The exercise. Using the data beneath this instruction, retype only the lines from the one that contains "rim_shell();" down to the one that contains "bpy.data.objects.remove(obj)", both included, exactly as they appear.

Dataset excerpts.
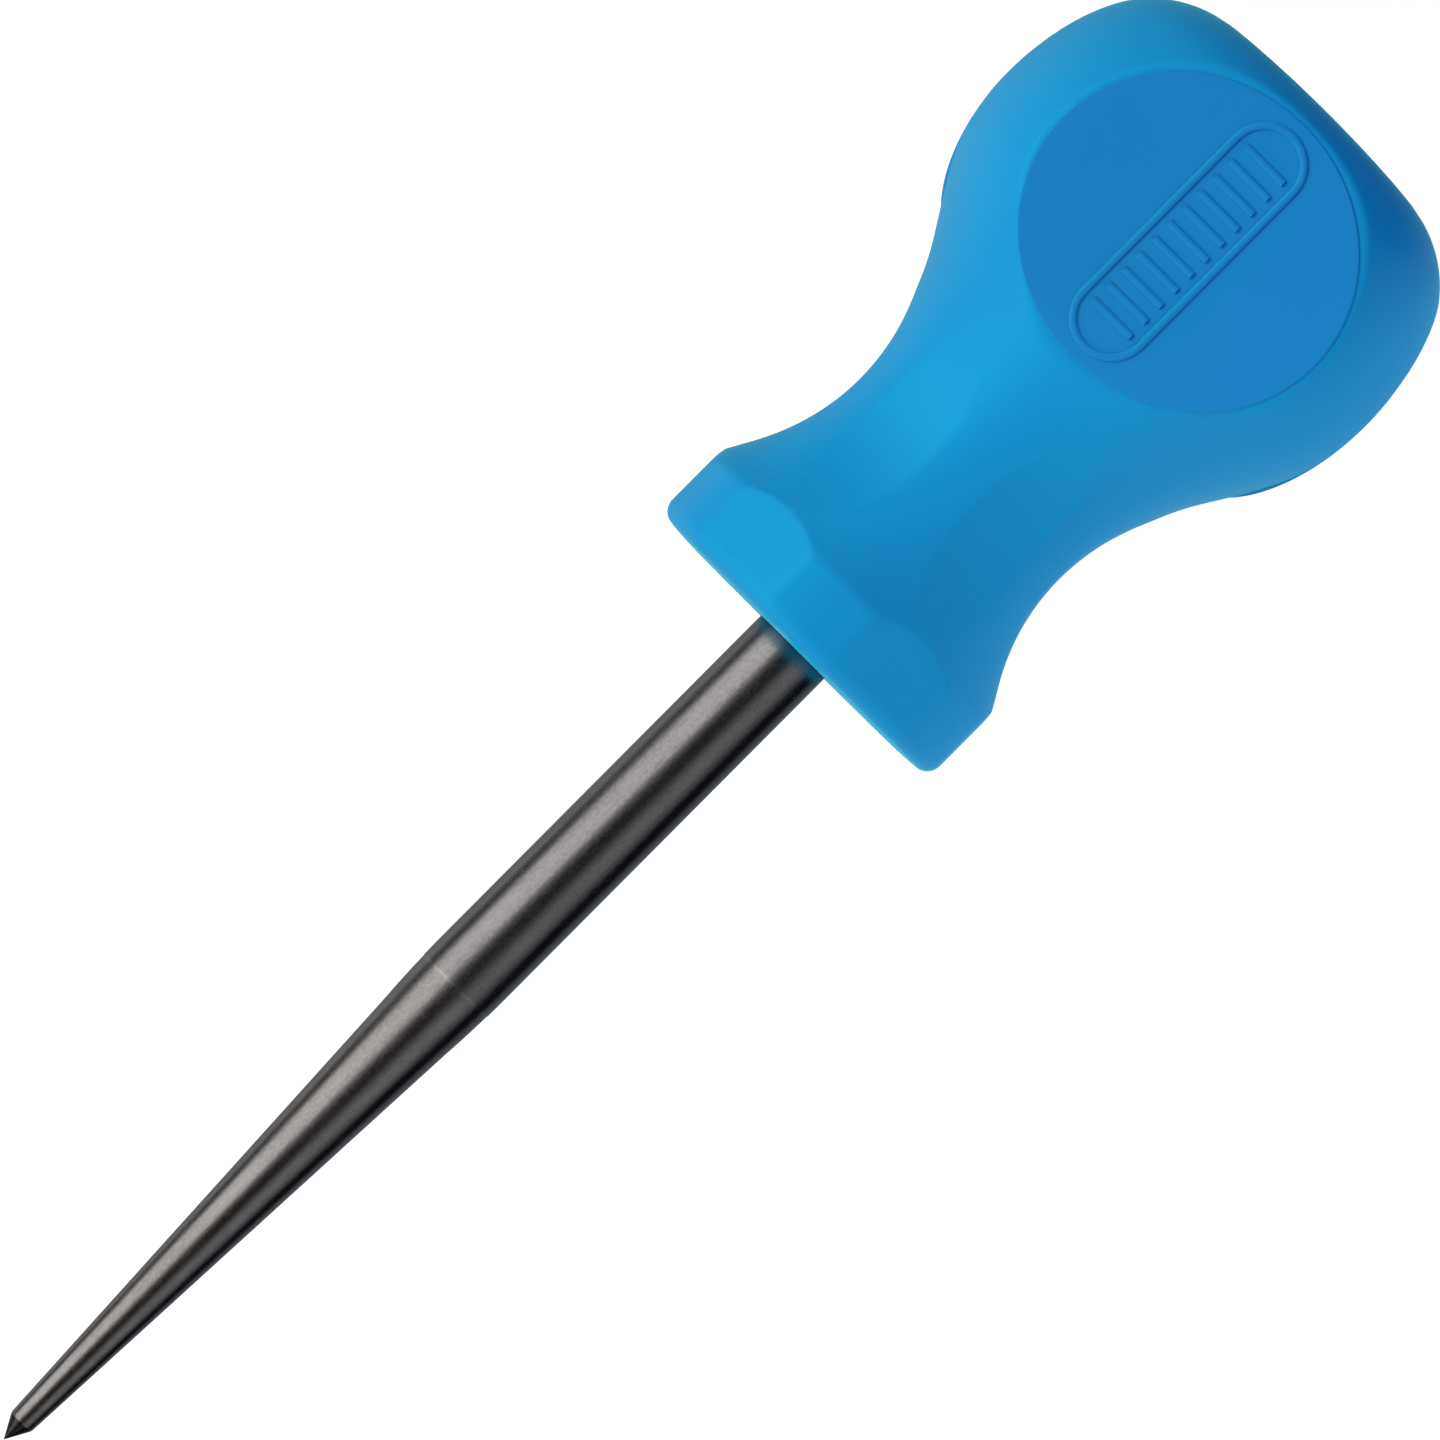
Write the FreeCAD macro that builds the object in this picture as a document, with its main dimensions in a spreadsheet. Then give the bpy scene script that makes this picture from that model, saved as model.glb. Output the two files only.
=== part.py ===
"""Scratch awl: a tapered steel blade in a stubby plastic handle made in two shots.

Millimetres. The tool's axis is X: the point is towards -X and the butt towards +X.
The origin is the centre of the collar's front face, where the blade leaves the handle.
The tool lies on one of the three round faces of its bulb, so that face looks along -Z.
"""

import FreeCAD, Part
import math
import os
import Sketcher

doc = FreeCAD.newDocument("scratch_awl")

# ---------------------------------------------------------------- driving dimensions

DIMENSIONS = {
    # blade, measured forward from the collar's front face
    "blade_reach": 88.9,  # face to point
    "shank_radius": 3.572,  # 9/32 in bar
    "shank_length": 36.0,  # round stretch in front of the collar
    "blend_length": 6.4,  # bar eases into the taper over this
    "taper_root_radius": 3.315,
    "taper_end_radius": 1.125,
    "point_length": 2.0,
    "tang_length": 44.0,  # the bar's length inside the handle
    "tang_radius": 3.2,  # the shank's shoulder is at the collar's front face
    "tang_chamfer": 1.0,
    "wing_count": 4,
    "wing_reach": 5.1,  # axis to the crest of a wing
    "wing_start": 27.0,
    "wing_length": 9.0,
    "wing_thickness": 2.0,
    "wing_slope": 1.6,  # length of the ramp at each end of a wing
    # outside of the handle
    "handle_length": 59.95,
    "collar_radius": 15.6,
    "collar_edge": 1.4,  # round edge of the front face, flats and lands alike
    "face_flat_radius": 10.5,  # the front face is flat this far out, then falls back
    "face_curve": 45.0,
    "neck_place": 19.1,
    "neck_radius": 11.7,
    "neck_curve": 22.8,
    "bulb_place": 44.2,
    "bulb_radius": 20.6,
    "bulb_front_curve": 15.0,
    "butt_edge": 10.0,
    "crown_curve": 110.0,
    # flats and faces cut into it
    "flat_count": 6,
    "flat_distance": 14.9,  # axis to each flat of the collar
    "flat_width": 15.7,  # wider than the strip that the cut leaves
    "flat_depth": 12.0,  # how far back the collar's cut runs
    "scoop_place": 18.8,
    "scoop_distance": 11.16,  # axis to the deepest line of each scoop
    "scoop_curve": 18.3,
    "scoop_width": 23.4,  # wider than the strip that the cut leaves
    "face_count": 3,
    "face_distance": 14.9,  # axis to the plane cut on the bulb
    "face_edge": 0.5,  # round edge between that plane and the bulb
    "face_cut_start": 24.0,  # where the cut begins, clear of the collar
    "cut_margin": 1.0,  # how far a cut runs out past the round surface
    # rigid core
    "core_radius": 8.0,
    "core_bulb_radius": 17.0,
    "core_flank_curve": 14.0,
    "core_end": 56.4,
    "core_end_edge": 2.0,
    "pad_rise": 0.15,  # a pad stands this far out of the plane around it
    "pad_edge": 0.1,
    "pad_place": 44.4,
    "pad_half_length": 12.95,
    "pad_half_width": 13.95,
    "pad_root": 6.0,  # axis to the inner end of a pad
}

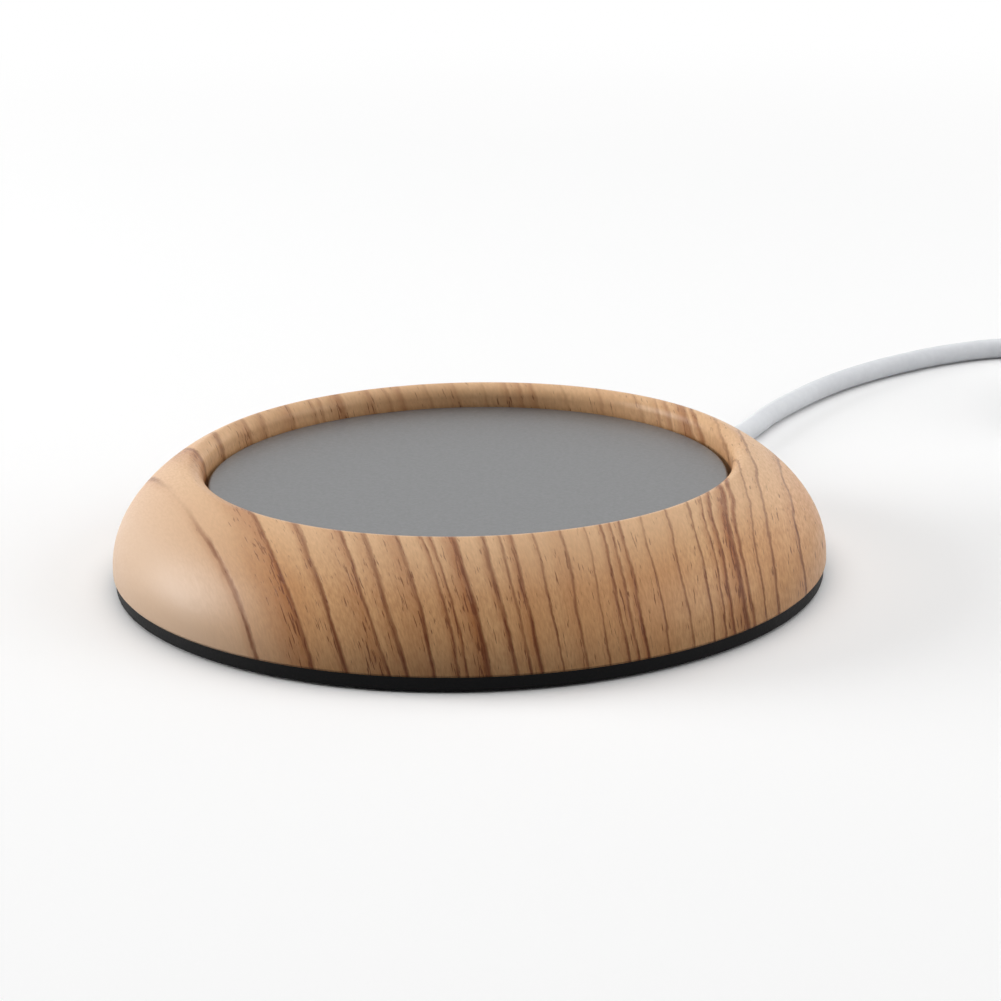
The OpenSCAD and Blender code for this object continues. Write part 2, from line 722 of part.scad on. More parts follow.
// Rings of a bend relief between two radii, cut by grooves
ring_groove = 0.4;
function relief_rings(z, l, r0, r1, count) = [
    for (i = [0:count - 1]) let (
        step = l / count,
        r = r0 + (r1 - r0) * i / count,
        q = r0 + (r1 - r0) * (i + 1) / count)
    for (p = [[r, 0], [q, 0.62], [q - ring_groove, 0.68], [q - ring_groove, 0.94]])
        [p[0], z + (i + p[1]) * step]];

module strain_relief() {
    tip = relief_end_y - relief_seat_y;
    collar = collar_y - relief_seat_y;
    taper = collar + flange_t;
    root_r = flange_r - 0.3;
    color("#eceff1") along_y(relief_seat_y, exit_z) rotate_extrude($fn = 64) polygon(concat(
        [[cord_r + fit, -flange_t], [flange_r, -flange_t], [flange_r, 0], [neck_r, 0],
         [neck_r, collar], [flange_r, collar]],
        arc([flange_r - 0.5, taper - 0.5], 0.5, 0, 90, 4),
        [[root_r, taper]],
        relief_rings(taper + 0.4, relief_l - 1, root_r, cord_r + 0.7, 4),
        [[cord_r + 0.6, tip], [cord_r + fit, tip]]));
}

module cord_inlet() {
    color("#eceff1") along_y(inlet_y, exit_z) cylinder(d = cord_d, h = relief_end_y - inlet_y, $fn = 48);
}

module power_cord() {
    color("#eceff1") tube(power_route, cord_d);
}

module switch_lead() {
    color("#eceff1") tube(switch_route, cord_d);
}

module plug_lead() {
    color("#eceff1") tube(plug_route, cord_d);
}

// Section of the bundled turns, grown by rim all round
module bundle_section(rim) {
    r = cord_r + rim;
    w = bundle_w + 2 * rim;
    h = bundle_h + 2 * rim;
    square([w - 2 * r, h], center = true);
    square([w, h - 2 * r], center = true);
    for (x = [-1, 1], y = [-1, 1]) translate([x * (w / 2 - r), y * (h / 2 - r)]) circle(r, $fn = 32);
}

module cord_coil() {
    color("#eceff1") translate([coil_at[0], coil_at[1], coil_z + bundle_h / 2])
        rotate_extrude() translate([coil_d / 2, 0]) bundle_section(0);
}

module coil_tie() {
    color("#eeeeee") translate([coil_at[0], coil_at[1], coil_z + bundle_h / 2])
        rotate(250 - tie_angle / 2) rotate_extrude(angle = tie_angle) translate([coil_d / 2, 0])
            difference() {
                bundle_section(tie_t);
                bundle_section(fit);
            }
}

// ---------- in-line switch, drawn along X and laid on the table ----------
module lay_switch() {
    translate([switch_at[0], switch_at[1], 0]) rotate(switch_turn) children();
}

// Outside of the switch set in by depth: a rounded plan under a crowned top
module switch_form(depth) {
    half = switch_l / 2 - depth;
    rise = switch_h - switch_end_h;
    crown_r = (half * half + rise * rise) / (2 * rise);
    intersection() {
        translate([0, 0, depth])
            rounded_plate(2 * half, switch_w - 2 * depth, switch_h, switch_corner_r - depth);
        rotate([90, 0, 0]) translate([0, 0, -switch_w]) linear_extrude(2 * switch_w) polygon(concat(
            [[-half - 1, depth], [half + 1, depth]],
            [for (i = [0:12]) let (x = half * (1 - i / 6))
                [x + (i == 0 ? 1 : i == 12 ? -1 : 0),
                 switch_h - depth - crown_r + sqrt(crown_r * crown_r - x * x)]]));
    }
}

// Room above or below the seam, as wide as the switch
module half_space(z0, z1) {
    translate([-switch_l, -switch_w, z0]) cube([2 * switch_l, 2 * switch_w, z1 - z0]);
}

pillar_r = 2.4;
pilot_r = 1;
switch_head_r = 2.1;
// Cord entries at both ends
module switch_entries() {
    translate([-switch_l, 0, switch_seam_z]) rotate([0, 90, 0])
        cylinder(r = cord_r + fit, h = 2 * switch_l, $fn = 48);
}

module at_pillars() {
    for (s = [-1, 1]) translate([s * switch_screw_x, 0, 0]) children();
}

module switch_lower_shell() {
    bed_w = cord_d + 3.2;
    bed_t = 2.2;
    bed_x = switch_l / 2 - switch_wall - bed_t + 0.1;
    color("#f2f2f2") lay_switch() difference() {
        union() {
            difference() {
                intersection() {
                    switch_form(0);
                    half_space(0, switch_seam_z);
                }
                translate([0, 0, switch_wall]) rounded_plate(switch_l - 2 * switch_wall,
                    switch_w - 2 * switch_wall, switch_h, switch_corner_r - switch_wall);
            }
            // Screw pillar and cord bed at each end
            at_pillars() cylinder_from(switch_wall / 2, switch_seam_z, pillar_r);
            for (s = [0, 180]) rotate(s) translate([bed_x, -bed_w / 2, switch_wall / 2])
                cube([bed_t, bed_w, switch_seam_z - switch_wall / 2]);
        }
        switch_entries();
        // Clearance holes with counterbores for the screw heads
        at_pillars() cylinder_from(-over, switch_seam_z + over, pilot_r + 0.15);
        at_pillars() cylinder_from(-over, switch_wall, switch_head_r);
    }
}

module switch_upper_shell() {
    cheek_l = 6;
    color("#f2f2f2") lay_switch() difference() {
        union() {
            difference() {
                intersection() {
                    switch_form(0);
                    half_space(switch_seam_z, switch_h);
                }
                intersection() {
                    switch_form(switch_wall);
                    half_space(0, switch_h);
                }
            }
            // Screw pillars, and cheeks that carry the rocker's trunnions
            intersection() {
                switch_form(switch_wall / 2);
                union() {
                    at_pillars() cylinder_from(switch_seam_z, switch_h, pillar_r);
                    for (s = [0, 180]) rotate(s)
                        translate([-cheek_l / 2, rocker_w / 2 + rocker_gap, switch_seam_z + rocker_gap])
                            cube([cheek_l, trunnion_l, switch_h]);
                }
            }
        }
        // Opening that follows the rocker's swing
        translate(pivot_at) rotate([90, 0, 0]) translate([0, 0, -rocker_w / 2 - rocker_gap])
            cylinder(r = rocker_r + rocker_gap, h = rocker_w + 2 * rocker_gap);
        translate(pivot_at) rotate([90, 0, 0]) translate([0, 0, -rocker_w])
            cylinder(r = trunnion_d / 2 + fit, h = 2 * rocker_w, $fn = 32);
        switch_entries();
        at_pillars() cylinder_from(switch_seam_z - over, switch_seam_z + 4, pilot_r + fit);
    }
}

// Rocker: round ends about the pivot, a shallow V on top
rocker_floor = -2.5;
rocker_dip = 3.2;
rocker_horn = 4.4;
module rocker_pose() {
    translate(pivot_at) rotate([0, rocker_rest, 0]) children();
}

module switch_rocker() {
    color("#d9dcdf") lay_switch() rocker_pose() {
        rotate([90, 0, 0]) translate([0, 0, -rocker_w / 2]) linear_extrude(rocker_w) intersection() {
            circle(rocker_r, $fn = 96);
            polygon([[-rocker_r, rocker_floor], [rocker_r, rocker_floor], [rocker_r, rocker_horn + 0.3],
                [0, rocker_dip], [-rocker_r, rocker_horn + 0.3]]);
        }
        rotate([90, 0, 0]) translate([0, 0, -rocker_w / 2 - trunnion_l])
            cylinder(d = trunnion_d, h = rocker_w + 2 * trunnion_l, $fn = 32);
    }
}

bridge_t = 0.4;
bridge_x = 3;
bridge_l = 3.5;
bridge_w = 6.8;
module switch_bridge() {
    color("#c9a227") lay_switch() rocker_pose()
        translate([bridge_x, -bridge_w / 2, rocker_floor - bridge_t]) cube([bridge_l, bridge_w, bridge_t]);
}

// Lowest reach of the bridge when the rocker is switched on
contact_z = pivot_z + (rocker_floor - bridge_t) * cos(rocker_angle / 2)
    - (bridge_x + bridge_l) * sin(rocker_angle / 2) - fit;
contact_y = 2.2;
contact_w = 1.8;
blade_x = 3.8;
blade_l = 2.6;
// One contact: a blade on a post that rises from a foot on the lower shell's floor
module contact(post_x, foot_from, foot_to) {
    translate([blade_x, -contact_w / 2, contact_z - bridge_t]) cube([blade_l, contact_w, bridge_t]);
    translate([post_x, -contact_w / 2, switch_wall]) cube([bridge_t, contact_w, contact_z - switch_wall]);
    translate([foot_from, -contact_w / 2, switch_wall]) cube([foot_to - foot_from, contact_w, bridge_t]);
}

module switch_contacts() {
    far_post_x = blade_x + blade_l - bridge_t;
    color("#c9a227") lay_switch() {
        translate([0, contact_y, 0]) contact(far_post_x, far_post_x, 10);
        translate([0, -contact_y, 0]) contact(blade_x, -6, blade_x + bridge_t);
    }
}

module switch_wires() {
    end_x = switch_l / 2 - switch_grip;
    low_z = switch_wall + bridge_t + wire_d / 2;
    high_z = switch_seam_z - 1;
    side_y = switch_w / 2 - switch_wall - wire_d;
    out_x = end_x - 1;
    in_x = end_x - 3;
    round_y = pillar_r + wire_d;
    color("#c0392b") lay_switch() {
        tube([[end_x, wire_x, switch_seam_z], [out_x, wire_x, switch_seam_z], [in_x, 2.4, high_z],
            [switch_screw_x, round_y, 3.6], [11.5, 3, low_z + 0.2], [9.6, contact_y, low_z],
            [8, contact_y, low_z]], wire_d, 2);
        tube([[-end_x, wire_x, switch_seam_z], [-out_x, wire_x, switch_seam_z], [-in_x, 2.4, high_z],
            [-switch_screw_x, round_y, 3.6], [-11, 2, low_z + 0.4], [-8, 1 - contact_y, low_z],
            [-5, -contact_y, low_z], [-3.5, -contact_y, low_z]], wire_d, 2);
        tube([[end_x, -wire_x, switch_seam_z], [out_x, -wire_x, switch_seam_z], [in_x, -3, high_z],
            [switch_screw_x, -round_y - 0.8, 4], [9, -side_y, 3.4], [0, -side_y, 3.4],
            [-9, -side_y, 3.4], [-switch_screw_x, -round_y - 0.8, 4], [-in_x, -3, high_z],
            [-out_x, -wire_x, switch_seam_z], [-end_x, -wire_x, switch_seam_z]], wire_d, 2);
    }
}

module switch_screws() {
    color("silver") lay_switch() at_pillars() translate([0, 0, switch_wall])
        screw(2 * pilot_r, switch_seam_z + 1.6, 2 * switch_head_r - 0.4, 1.3);
}

// ---------- USB plug, drawn along X and laid on the table ----------
usb_w = 12;
usb_h = 4.5;
usb_sheet = 0.3;
usb_out = 12;
usb_in = 4;
latch_w = 2.5;
latch_x = 5.2;
latch_y = 2.9;
tongue_t = 1.8;
module lay_plug() {
    translate([plug_at[0], plug_at[1], plug_z]) rotate(plug_turn) children();
}

module usb_tube(grow, from, l) {
    translate([from, -usb_w / 2 - grow, -usb_h / 2 - grow]) cube([l, usb_w + 2 * grow, usb_h + 2 * grow]);
}

module usb_grip() {
    color("#eceff1") lay_plug() difference() {
        union() {
            // Body: rounded in plan, its faces dished for finger and thumb
            difference() {
                translate([tail_l + grip_l / 2, 0, -grip_h / 2]) rounded_plate(grip_l, grip_w, grip_h, 2.4);
                for (s = [-1, 1]) translate([tail_l + grip_l / 2 - 1, 0, s * (grip_h / 2 + 29.2)])
                    rotate([90, 0, 0]) translate([0, 0, -grip_w]) cylinder(r = 30, h = 2 * grip_w);
            }
            rotate([0, 90, 0]) rotate_extrude($fn = 48) polygon(concat(
                [[0, tail_l + 1], [0, 0], [cord_r + 0.7, 0]],
                [for (p = relief_rings(0.4, tail_l - 1, cord_r + 0.7, cord_r + 1.4, 5)) p],
                [[cord_r + 1.4, tail_l + 1]]));
        }
        rotate([0, 90, 0]) translate([0, 0, -over])
            cylinder(r = cord_r + fit, h = plug_bore_l + over, $fn = 48);
        usb_tube(fit, tail_l + grip_l - usb_in, usb_in + over);
    }
}

module usb_shell() {
    from = tail_l + grip_l - usb_in;
    l = usb_in + usb_out;
    color("#c8ccd0") lay_plug() difference() {
        usb_tube(0, from, l);
        usb_tube(-usb_sheet, from - over, l + 2 * over);
        // Latch windows, right through both faces
        for (s = [-1, 1]) translate([from + l - latch_x, s * latch_y - latch_w / 2, -usb_h])
            cube([latch_w, latch_w, 2 * usb_h]);
    }
}

module usb_tongue() {
    from = tail_l + grip_l - usb_in;
    room = usb_sheet + fit;
    color("#f5f5f5") lay_plug() translate([from, room - usb_w / 2, room - usb_h / 2]) {
        cube([usb_in + usb_out - 0.6, usb_w - 2 * room, tongue_t]);
        cube([usb_in, usb_w - 2 * room, usb_h - 2 * room]);
    }
}

module usb_contacts() {
    top = -usb_h / 2 + usb_sheet + fit + tongue_t;
    color("#d4af37") lay_plug() for (y = [-3.5, -1, 1, 3.5])
        translate([tail_l + grip_l, y - 0.5, top]) cube([usb_out - 1.6, 1, 0.15]);
}

rim_shell();
base_cover();
foot_ring();
base_screws();
heating_plate();
plate_seal();
heater_film();
heater_track();
insulation_pad();
heat_shield();
shield_screws();
thermal_cutout();
cutout_tabs();
cutout_clip();
clip_screws();
live_wire();
link_wire();
return_wire();
wire_sleeves();
cord_clamp();
clamp_screws();
strain_relief();
cord_inlet();
power_cord();
cord_coil();
coil_tie();
switch_lead();
switch_lower_shell();
switch_upper_shell();
switch_rocker();
switch_bridge();
switch_contacts();
switch_wires();
switch_screws();
plug_lead();
usb_grip();
usb_shell();
usb_tongue();
usb_contacts();
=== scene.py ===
import math

import bpy
from mathutils import Matrix, Vector


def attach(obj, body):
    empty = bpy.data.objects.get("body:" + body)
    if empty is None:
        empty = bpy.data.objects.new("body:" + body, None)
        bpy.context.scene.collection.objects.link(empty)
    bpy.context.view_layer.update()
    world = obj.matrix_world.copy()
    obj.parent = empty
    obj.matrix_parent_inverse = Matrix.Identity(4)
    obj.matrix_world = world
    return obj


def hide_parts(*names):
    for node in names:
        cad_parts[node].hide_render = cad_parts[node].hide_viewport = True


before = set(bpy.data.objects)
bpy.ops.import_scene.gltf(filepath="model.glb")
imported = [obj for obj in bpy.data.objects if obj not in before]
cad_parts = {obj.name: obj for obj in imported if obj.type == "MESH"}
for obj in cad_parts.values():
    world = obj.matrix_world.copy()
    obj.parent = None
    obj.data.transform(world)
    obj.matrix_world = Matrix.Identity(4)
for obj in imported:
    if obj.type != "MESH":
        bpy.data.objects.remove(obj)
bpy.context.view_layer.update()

bpy.ops.object.select_all(action="DESELECT")
mm = 0.001

# ---------------------------------------------------------------------------
# Camera. A long lens stands low over the table and a little tipped, so the
# casing shows its plate as a flat ellipse above a deep front wall.
view_turn = math.radians(36)
view_drop = math.radians(17.0)
view_roll = math.radians(-1.1)
out = math.cos(view_drop)
back = Vector((math.sin(view_turn) * out, -math.cos(view_turn) * out, math.sin(view_drop)))
level = Vector((math.cos(view_turn), math.sin(view_turn), 0))
upright = back.cross(level)
aside = math.cos(view_roll) * level + math.sin(view_roll) * upright
above = math.cos(view_roll) * upright - math.sin(view_roll) * level
bpy.ops.object.camera_add()
camera = bpy.context.object
camera.name = "studio_camera"
stand = Matrix.Translation(Vector((251.36, -337.59, 139.62)) * mm)
camera.matrix_world = stand @ Matrix((aside, above, back)).transposed().to_4x4()
camera.data.lens = 102.35
camera.data.clip_start = 0.01
bpy.context.scene.camera = camera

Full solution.
rim_shell();
base_cover();
foot_ring();
base_screws();
heating_plate();
plate_seal();
heater_film();
heater_track();
insulation_pad();
heat_shield();
shield_screws();
thermal_cutout();
cutout_tabs();
cutout_clip();
clip_screws();
live_wire();
link_wire();
return_wire();
wire_sleeves();
cord_clamp();
clamp_screws();
strain_relief();
cord_inlet();
power_cord();
cord_coil();
coil_tie();
switch_lead();
switch_lower_shell();
switch_upper_shell();
switch_rocker();
switch_bridge();
switch_contacts();
switch_wires();
switch_screws();
plug_lead();
usb_grip();
usb_shell();
usb_tongue();
usb_contacts();
=== scene.py ===
import math

import bpy
from mathutils import Matrix, Vector


def attach(obj, body):
    empty = bpy.data.objects.get("body:" + body)
    if empty is None:
        empty = bpy.data.objects.new("body:" + body, None)
        bpy.context.scene.collection.objects.link(empty)
    bpy.context.view_layer.update()
    world = obj.matrix_world.copy()
    obj.parent = empty
    obj.matrix_parent_inverse = Matrix.Identity(4)
    obj.matrix_world = world
    return obj


def hide_parts(*names):
    for node in names:
        cad_parts[node].hide_render = cad_parts[node].hide_viewport = True


before = set(bpy.data.objects)
bpy.ops.import_scene.gltf(filepath="model.glb")
imported = [obj for obj in bpy.data.objects if obj not in before]
cad_parts = {obj.name: obj for obj in imported if obj.type == "MESH"}
for obj in cad_parts.values():
    world = obj.matrix_world.copy()
    obj.parent = None
    obj.data.transform(world)
    obj.matrix_world = Matrix.Identity(4)
for obj in imported:
    if obj.type != "MESH":
        bpy.data.objects.remove(obj)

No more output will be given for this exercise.